The person who receives an anonymous letter is forced to have a passive role, deprived of any chance to get further in the communication.
Nevertheless I realize that anonymous letters, in this old fashioned style, belong in a certain way to the past, when still people used to send real letter. Nowadays the principle is the same, but the form has changed and has been amplified and enlarged by the caution which, in a motivated way, most of people adopt for their communication on the web.
One of the paradoxes of Internet is that huge quantity of social contacts is kept among people who actually don’t know each other’s identity.
If you are casually here, now reading my erratic thoughts, you might have a more or less precise idea about me. It’s my website and I post openly my name and my personal email address.
But there is nothing which can give you the absolute certitude that I’m what I affirm to be, even though in a superficial and not too personal way. I might be a Dutch butcher who pretends to be a middle aged female Swiss photographer…who knows?

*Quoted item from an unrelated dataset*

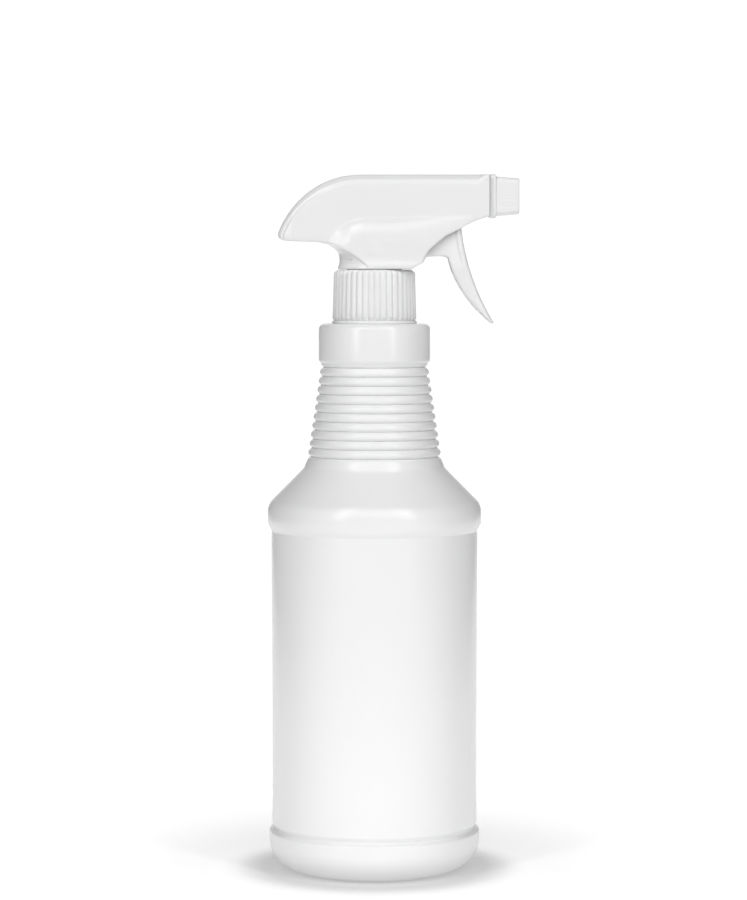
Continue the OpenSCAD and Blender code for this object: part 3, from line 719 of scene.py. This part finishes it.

In all cases , if you feel like reacting to some statement which is posted here, it doesn’t matter if by a female Swiss photographer or a Dutch butcher, you have the possibility to do it, since I give some elements which allow people to contact me personally and usually I answer.
The matter is different if someone leaves comments or make any kind of criticism to what I display in my websites or my photo galleries in a totally anonymous way, hidden behind that banal common label “guest” which identifies in all forums of website those people who express their opinions without accepting to get any reply.
I suppose that it’s very common on social networks, but I have nothing to do with social networks, which I happily avoid in all their possible kinds and forms.
Personally I have not been affected by anonymous remarks very often. I post my photos on a couple of photographic sites and this is all or nearly all as for my presence on Internet, beside this sporadic display of casual thoughts here in this half-hidden personal journal. The very few times I have received remarks from people who considered better to stay hidden like scared little mice under the shelter of totally anonymity in order to not allow me to answer, in case I had felt like doing that, I have found their statement quite stupid, so honestly I have not had for a single second the intention to answer, event thought they had given me a chance to.
In many cases I found the whole matter half hilarious (for me) and half sad (for them). There are so many more important things in life!
Today an anonymous person left a comment to one of my photographic galleries posted on PBase. This person took the time to log out from his/her PBase account to be sure his/her comment could not be related with it and then wrote to me a totally stupid question, to which I cannot reply, even though I had decided to, because, obviously I don’t know how to address my reply.
This little fact without any importance made me think over in a more general way. This person was not directly offensive or rude in his/her words. He/she asked me how I could get have my galleries in the popular page of PBase since I received only few votes. It was a very naïve and silly questions and I would have answered kindly, explaining to the mysterious writer, obviously so concerned by the ephemeral “glory” to have a series of amateur photos a little more visible for a week, that it’s impossible to know who really voted for a gallery on PBase and it’s not necessary to receive hundreds of votes of preferences to appear for a few days among the favourites of the week.
Well, after all, I don’t think I’d have answered. What for? An adult person, who remains stuck to such useless little matters and has not the honesty to take the responsibility for his/her thoughts, doesn’t deserve any attention. Generally speaking it’s a bit melancholy.
Oscar Wilde said:
“Man is least himself when he talks in his own person. Give him a mask, and he will tell you the truth.”
It’s melancholy that some people need to hide themselves behind a mask to express their opinion, melancholy and mean.